В Коктебель мы с мужем всегда приезжали в конце апреля. В это время года в парке Дома творчества писателей уже буйно цвела сирень и белая акация и начинало распускаться иудино дерево. Чуть позже, в первых числах мая, всеми нами любимая Библейская долина вспыхивала выстилающим ее огненно-красным горицветом. А по дороге на Карадаг, образ которого, как писал Максимилиан Волошин, «ваял двойным резцом огонь древних недр и дождевая влага», нас приветливо встречали, кивая головками, дикие пионы, и настороженно топорщилась, всегда готовая к отпору, неопалимая купина.
Карадаг — это удивительное, завораживающее каменное чудо. Он влечет к себе, заманивает в свои пещеры и гроты, подталкивает к стоящим над обрывами скалам и настойчиво зовет вниз, в свои бухты, где ласково плещется соленая морская волна. И когда мы, уставшие после долгого подъема на перевал и прогулок по горным тропам, наконец спускались в одну из таких бухт, под ногами у нас оказывался шуршащий ковер черносерой полированной коктебельской гальки. Набежит морская волна, намочит гальку — она почернеет; отхлынет волна, солнечные лучи высушат гальку — она станет серой. А новая волна уже опять набегает, идет одна за другой, играет галькой и дразнит меня. И я с восторженным криком бросаюсь в холодную майскую воду, но тут же, окунувшись, выскакиваю на берег.

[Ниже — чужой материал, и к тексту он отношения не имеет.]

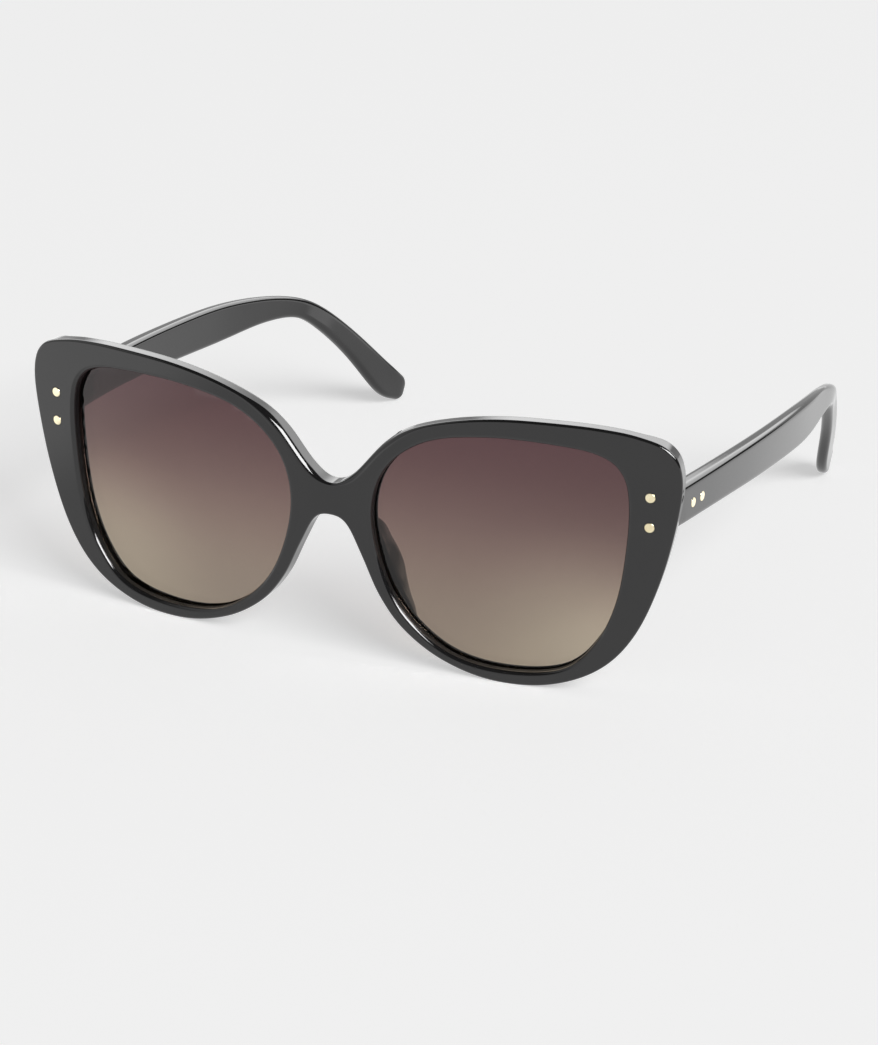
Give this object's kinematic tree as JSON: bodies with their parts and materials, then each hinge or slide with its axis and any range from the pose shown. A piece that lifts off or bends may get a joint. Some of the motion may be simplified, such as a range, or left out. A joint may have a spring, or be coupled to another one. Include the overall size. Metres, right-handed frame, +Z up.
{
  "type": "cat eye sunglasses",
  "caption": "Cat eye sunglasses: thick black front with an upswept brow, gradient brown lenses, nose pads and folding temples on riveted barrel hinges.",
  "frame": {"origin": "on the table plane, at the centre of the footprint of the open sunglasses resting on their lower rims and temple tips", "axes": "+Z up from the table, -Y out of the lens faces towards what the wearer sees, temples run back along +Y, +X towards the wearer's left"},
  "size_m": [0.144, 0.1479, 0.0565],
  "materials": {
    "black_frame": "polished black moulded plastic with softly rounded edges",
    "black_pad": "satin black moulded plastic",
    "tinted_lens": "polished plastic lens, plum brown at the top fading to olive beige at the bottom",
    "hinge_steel": "darkened steel, brushed",
    "screw_steel": "turned steel with a slotted head",
    "rivet_gold": "polished pale gold"
  },
  "bodies": {
    "front": {"front_frame": "black_frame", "lens_left": "tinted_lens", "lens_right": "tinted_lens", "nose_pad_left": "black_pad", "nose_pad_right": "black_pad", "hinge_front_left": "hinge_steel", "hinge_front_right": "hinge_steel", "hinge_screw_left": "screw_steel", "hinge_screw_right": "screw_steel", "front_rivet_upper_left": "rivet_gold", "front_rivet_lower_left": "rivet_gold", "front_rivet_upper_right": "rivet_gold", "front_rivet_lower_right": "rivet_gold"},
    "temple_left": {"temple_left": "black_frame", "hinge_temple_left": "hinge_steel", "temple_rivet_fore_left": "rivet_gold", "temple_rivet_aft_left": "rivet_gold"},
    "temple_right": {"temple_right": "black_frame", "hinge_temple_right": "hinge_steel", "temple_rivet_fore_right": "rivet_gold", "temple_rivet_aft_right": "rivet_gold"}
  },
  "joints": [
    {"name": "temple_left_fold", "type": "hinge", "parent": "front", "child": "temple_left", "pos_m": [0.06486, -0.06234, 0.04033], "axis": [0, -0.0244, 0.9997], "range_deg": [0, 86]},
    {"name": "temple_right_fold", "type": "hinge", "parent": "front", "child": "temple_right", "pos_m": [-0.06486, -0.06234, 0.04033], "axis": [0, 0.0244, -0.9997], "range_deg": [0, 74]}
  ]
}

Иногда, встав рано утром, мы до завтрака шли в Тихую бухту за гору Хамелеон. Миновав береговую пограничную вышку, как правило, сбрасывали одежду и, оставшись в купальниках, продолжали свой путь под утренним коктебельским солнцем и всегда освежающим коктебельским ветром. В бухте купались в чем мать родила (в такое раннее время там, как правило, не было ни души) и, уже одевшись, чтобы не обгореть, теперь под жаркими лучами солнца пускались в обратный путь, торопясь успеть к завтраку. После завтрака я работала за письменным столом, а муж шел писать пейзажи.